> _SHORT TASK_
Repeat the listing in full. Nothing may be added or left out.

> _DATASET SECTION_
+++
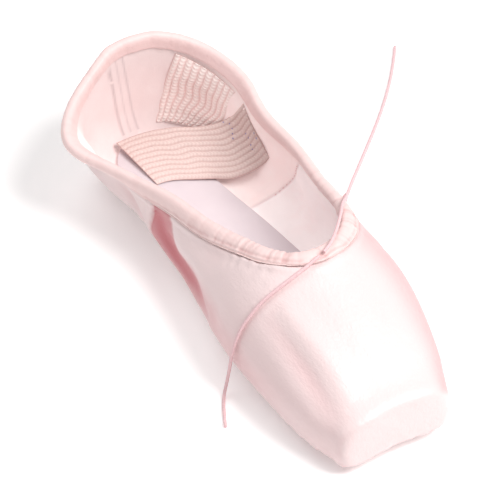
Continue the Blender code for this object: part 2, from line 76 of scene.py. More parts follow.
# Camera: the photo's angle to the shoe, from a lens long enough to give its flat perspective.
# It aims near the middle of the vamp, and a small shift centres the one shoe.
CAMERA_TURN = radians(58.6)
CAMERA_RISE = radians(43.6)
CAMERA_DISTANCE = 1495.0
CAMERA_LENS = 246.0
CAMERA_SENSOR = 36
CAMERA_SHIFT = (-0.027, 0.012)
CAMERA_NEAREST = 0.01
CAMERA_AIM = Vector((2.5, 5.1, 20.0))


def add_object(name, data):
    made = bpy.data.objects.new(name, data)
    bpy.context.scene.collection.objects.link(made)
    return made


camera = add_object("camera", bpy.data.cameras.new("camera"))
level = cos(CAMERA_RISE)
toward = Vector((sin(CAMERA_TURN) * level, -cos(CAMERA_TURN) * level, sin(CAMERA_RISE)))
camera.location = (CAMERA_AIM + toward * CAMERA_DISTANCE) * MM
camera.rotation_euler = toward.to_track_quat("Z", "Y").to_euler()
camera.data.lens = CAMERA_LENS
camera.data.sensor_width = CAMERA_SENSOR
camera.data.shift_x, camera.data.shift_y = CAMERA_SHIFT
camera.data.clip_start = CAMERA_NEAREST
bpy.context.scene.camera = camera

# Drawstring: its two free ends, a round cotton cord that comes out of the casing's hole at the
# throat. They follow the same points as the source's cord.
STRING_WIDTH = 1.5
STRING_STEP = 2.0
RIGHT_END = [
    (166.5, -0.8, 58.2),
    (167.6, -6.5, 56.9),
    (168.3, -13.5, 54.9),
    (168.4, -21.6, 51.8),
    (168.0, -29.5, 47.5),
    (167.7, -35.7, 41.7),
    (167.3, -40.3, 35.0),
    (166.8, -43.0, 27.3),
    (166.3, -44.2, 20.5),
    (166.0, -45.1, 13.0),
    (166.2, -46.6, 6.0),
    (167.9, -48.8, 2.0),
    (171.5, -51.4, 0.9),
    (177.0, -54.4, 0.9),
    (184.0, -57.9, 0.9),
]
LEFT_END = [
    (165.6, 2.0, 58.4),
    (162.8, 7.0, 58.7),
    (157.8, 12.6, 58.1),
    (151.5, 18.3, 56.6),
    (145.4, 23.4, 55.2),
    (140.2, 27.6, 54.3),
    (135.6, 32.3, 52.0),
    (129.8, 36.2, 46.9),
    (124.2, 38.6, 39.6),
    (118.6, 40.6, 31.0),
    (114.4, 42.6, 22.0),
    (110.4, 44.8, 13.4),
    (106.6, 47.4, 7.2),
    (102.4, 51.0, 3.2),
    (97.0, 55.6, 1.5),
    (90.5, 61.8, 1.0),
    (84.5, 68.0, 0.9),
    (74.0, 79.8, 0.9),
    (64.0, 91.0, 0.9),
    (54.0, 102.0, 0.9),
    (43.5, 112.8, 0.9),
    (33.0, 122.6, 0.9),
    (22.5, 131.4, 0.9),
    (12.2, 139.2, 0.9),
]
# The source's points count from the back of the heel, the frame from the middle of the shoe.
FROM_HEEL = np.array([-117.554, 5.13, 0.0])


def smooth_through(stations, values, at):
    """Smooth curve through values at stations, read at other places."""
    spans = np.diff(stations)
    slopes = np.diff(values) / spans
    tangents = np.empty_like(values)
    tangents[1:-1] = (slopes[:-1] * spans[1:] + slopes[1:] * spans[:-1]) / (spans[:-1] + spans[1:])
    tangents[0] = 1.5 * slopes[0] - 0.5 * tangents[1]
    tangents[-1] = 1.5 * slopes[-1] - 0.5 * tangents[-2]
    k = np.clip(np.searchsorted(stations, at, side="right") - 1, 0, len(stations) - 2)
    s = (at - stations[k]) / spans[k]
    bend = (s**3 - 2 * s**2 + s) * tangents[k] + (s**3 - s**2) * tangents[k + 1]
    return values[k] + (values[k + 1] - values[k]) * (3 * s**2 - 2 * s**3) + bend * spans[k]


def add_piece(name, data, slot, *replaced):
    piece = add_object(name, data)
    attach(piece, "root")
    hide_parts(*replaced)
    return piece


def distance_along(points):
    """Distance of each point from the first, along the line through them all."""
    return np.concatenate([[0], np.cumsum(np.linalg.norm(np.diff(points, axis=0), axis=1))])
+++
> _RESPONSE TO THIS TASK_
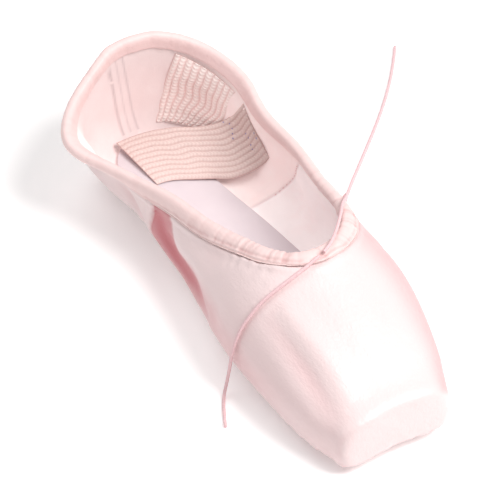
Continue the Blender code for this object: part 2, from line 76 of scene.py. More parts follow.
# Camera: the photo's angle to the shoe, from a lens long enough to give its flat perspective.
# It aims near the middle of the vamp, and a small shift centres the one shoe.
CAMERA_TURN = radians(58.6)
CAMERA_RISE = radians(43.6)
CAMERA_DISTANCE = 1495.0
CAMERA_LENS = 246.0
CAMERA_SENSOR = 36
CAMERA_SHIFT = (-0.027, 0.012)
CAMERA_NEAREST = 0.01
CAMERA_AIM = Vector((2.5, 5.1, 20.0))


def add_object(name, data):
    made = bpy.data.objects.new(name, data)
    bpy.context.scene.collection.objects.link(made)
    return made


camera = add_object("camera", bpy.data.cameras.new("camera"))
level = cos(CAMERA_RISE)
toward = Vector((sin(CAMERA_TURN) * level, -cos(CAMERA_TURN) * level, sin(CAMERA_RISE)))
camera.location = (CAMERA_AIM + toward * CAMERA_DISTANCE) * MM
camera.rotation_euler = toward.to_track_quat("Z", "Y").to_euler()
camera.data.lens = CAMERA_LENS
camera.data.sensor_width = CAMERA_SENSOR
camera.data.shift_x, camera.data.shift_y = CAMERA_SHIFT
camera.data.clip_start = CAMERA_NEAREST
bpy.context.scene.camera = camera

# Drawstring: its two free ends, a round cotton cord that comes out of the casing's hole at the
# throat. They follow the same points as the source's cord.
STRING_WIDTH = 1.5
STRING_STEP = 2.0
RIGHT_END = [
    (166.5, -0.8, 58.2),
    (167.6, -6.5, 56.9),
    (168.3, -13.5, 54.9),
    (168.4, -21.6, 51.8),
    (168.0, -29.5, 47.5),
    (167.7, -35.7, 41.7),
    (167.3, -40.3, 35.0),
    (166.8, -43.0, 27.3),
    (166.3, -44.2, 20.5),
    (166.0, -45.1, 13.0),
    (166.2, -46.6, 6.0),
    (167.9, -48.8, 2.0),
    (171.5, -51.4, 0.9),
    (177.0, -54.4, 0.9),
    (184.0, -57.9, 0.9),
]
LEFT_END = [
    (165.6, 2.0, 58.4),
    (162.8, 7.0, 58.7),
    (157.8, 12.6, 58.1),
    (151.5, 18.3, 56.6),
    (145.4, 23.4, 55.2),
    (140.2, 27.6, 54.3),
    (135.6, 32.3, 52.0),
    (129.8, 36.2, 46.9),
    (124.2, 38.6, 39.6),
    (118.6, 40.6, 31.0),
    (114.4, 42.6, 22.0),
    (110.4, 44.8, 13.4),
    (106.6, 47.4, 7.2),
    (102.4, 51.0, 3.2),
    (97.0, 55.6, 1.5),
    (90.5, 61.8, 1.0),
    (84.5, 68.0, 0.9),
    (74.0, 79.8, 0.9),
    (64.0, 91.0, 0.9),
    (54.0, 102.0, 0.9),
    (43.5, 112.8, 0.9),
    (33.0, 122.6, 0.9),
    (22.5, 131.4, 0.9),
    (12.2, 139.2, 0.9),
]
# The source's points count from the back of the heel, the frame from the middle of the shoe.
FROM_HEEL = np.array([-117.554, 5.13, 0.0])


def smooth_through(stations, values, at):
    """Smooth curve through values at stations, read at other places."""
    spans = np.diff(stations)
    slopes = np.diff(values) / spans
    tangents = np.empty_like(values)
    tangents[1:-1] = (slopes[:-1] * spans[1:] + slopes[1:] * spans[:-1]) / (spans[:-1] + spans[1:])
    tangents[0] = 1.5 * slopes[0] - 0.5 * tangents[1]
    tangents[-1] = 1.5 * slopes[-1] - 0.5 * tangents[-2]
    k = np.clip(np.searchsorted(stations, at, side="right") - 1, 0, len(stations) - 2)
    s = (at - stations[k]) / spans[k]
    bend = (s**3 - 2 * s**2 + s) * tangents[k] + (s**3 - s**2) * tangents[k + 1]
    return values[k] + (values[k + 1] - values[k]) * (3 * s**2 - 2 * s**3) + bend * spans[k]


def add_piece(name, data, slot, *replaced):
    piece = add_object(name, data)
    attach(piece, "root")
    hide_parts(*replaced)
    return piece


def distance_along(points):
    """Distance of each point from the first, along the line through them all."""
    return np.concatenate([[0], np.cumsum(np.linalg.norm(np.diff(points, axis=0), axis=1))])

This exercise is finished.